My dissertation, Multiscale Analysis of Disturbance and Vegetation Dynamics in the Central Sierra Nevada, focuses on developing and integrating high-resolution and low-resolution data sources to quantify relationships between environmental heterogeneity, disturbance regimes, climate, and vegetation change in the mixed conifer forests of the Lake Tahoe Basin in the central Sierra Nevada Mountains. This project uses multiple spatial scales (from stand to landscape) and temporal scales (from decades to millennia) of analysis and addresses three main questions:
How are landscape level patterns of vegetation and vegetation dynamics influenced by topography, climate, disturbance, and land-use change? (I am addressing this question with historical aerial photography (1939-1998),image processing and geographic information systems (GIS) linked with a spatially explicit ca. 400-year record of fire disturbance and vegetation response reconstructed from sampled fire scarred trees and forest stands.)

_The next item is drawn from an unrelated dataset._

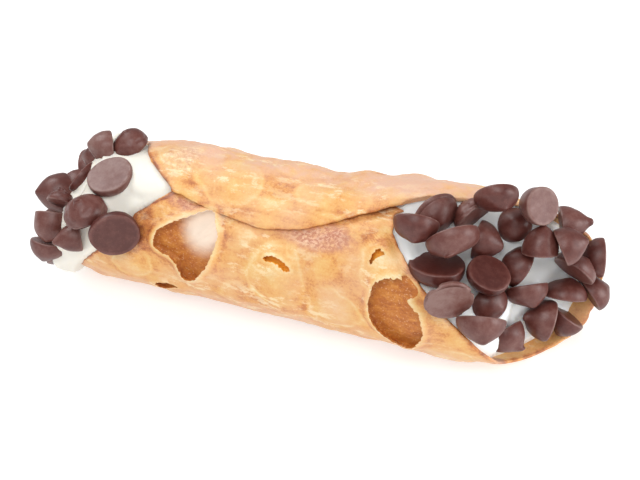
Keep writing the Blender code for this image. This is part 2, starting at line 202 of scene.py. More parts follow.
# %% The sheet's sizes, in mm and degrees
MIDDLE, ASIDE = 5.7, 2.3  # the frame's origin lies this far from the roll's fullest point
ROLL_RADIUS = 17.0
FLARE, FLARE_FROM, FLARE_LENGTH = 2.0, 10.0, 35.0  # the roll widens towards its far end
CROWN = 92.0  # how far up from the front the winding starts
BELLY_FLAT = 0.5  # how far the roll's own weight presses its belly flat
DOUGH, DOUGH_EDGE = 1.9, 1.0  # how thick it is, and how thick at its edge
LAP_CLEAR = 0.25
LIFT_START, LIFT_TURNS = 318.0, 36.0  # where the lap starts to rise, and over how much
LIFT_FROM, LIFT_TO, LIFT_EASE = -42.0, 50.0, 15.0

FAR_LIP = [  # turn, along
    (17, 31.5), (35, 31), (54, 35), (82, 43), (108, 51), (133, 56), (160, 57.5),
    (187, 63), (216, 69.5), (254, 72), (284, 70), (312, 62), (345, 50), (361, 43),
]
NEAR_LIP = [
    (39, -22), (54, -27.5), (86, -35), (128, -45.5), (155, -48.5), (200, -49),
    (250, -48.5), (290, -46), (320, -42), (350, -35), (375, -30.5), (388, -26),
]
UNDER_EDGE = [(-22, 39), (-12, 5), (4, -3), (20, 2), (31.5, 17)]  # along, turn
LAP_EDGE = [(-22, 399), (-14, 405), (3, 411), (12, 405), (20, 393), (31.5, 377)]


def far_lip(turn):
    return curve_through(FAR_LIP, turn, 360)


def near_lip(turn):
    return curve_through(NEAR_LIP, turn, 360)


def roll_radius(along):
    return ROLL_RADIUS + FLARE * smooth_step((along - FLARE_FROM) / FLARE_LENGTH)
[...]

How does forest stand level composition, structure, and dynamics vary across environmental and disturbance gradients? (This part of my dissertation uses detailed stem mapping, stand structural analysis and site specific disturbance histories.)
What is the long-term relationship between fire regimes and vegetation dynamics and how are these changes related to climatic variability? (Long term changes in fire regimes and vegetation are being reconstructed with a high temporal resolution fossil charcoal record from a sediment core.)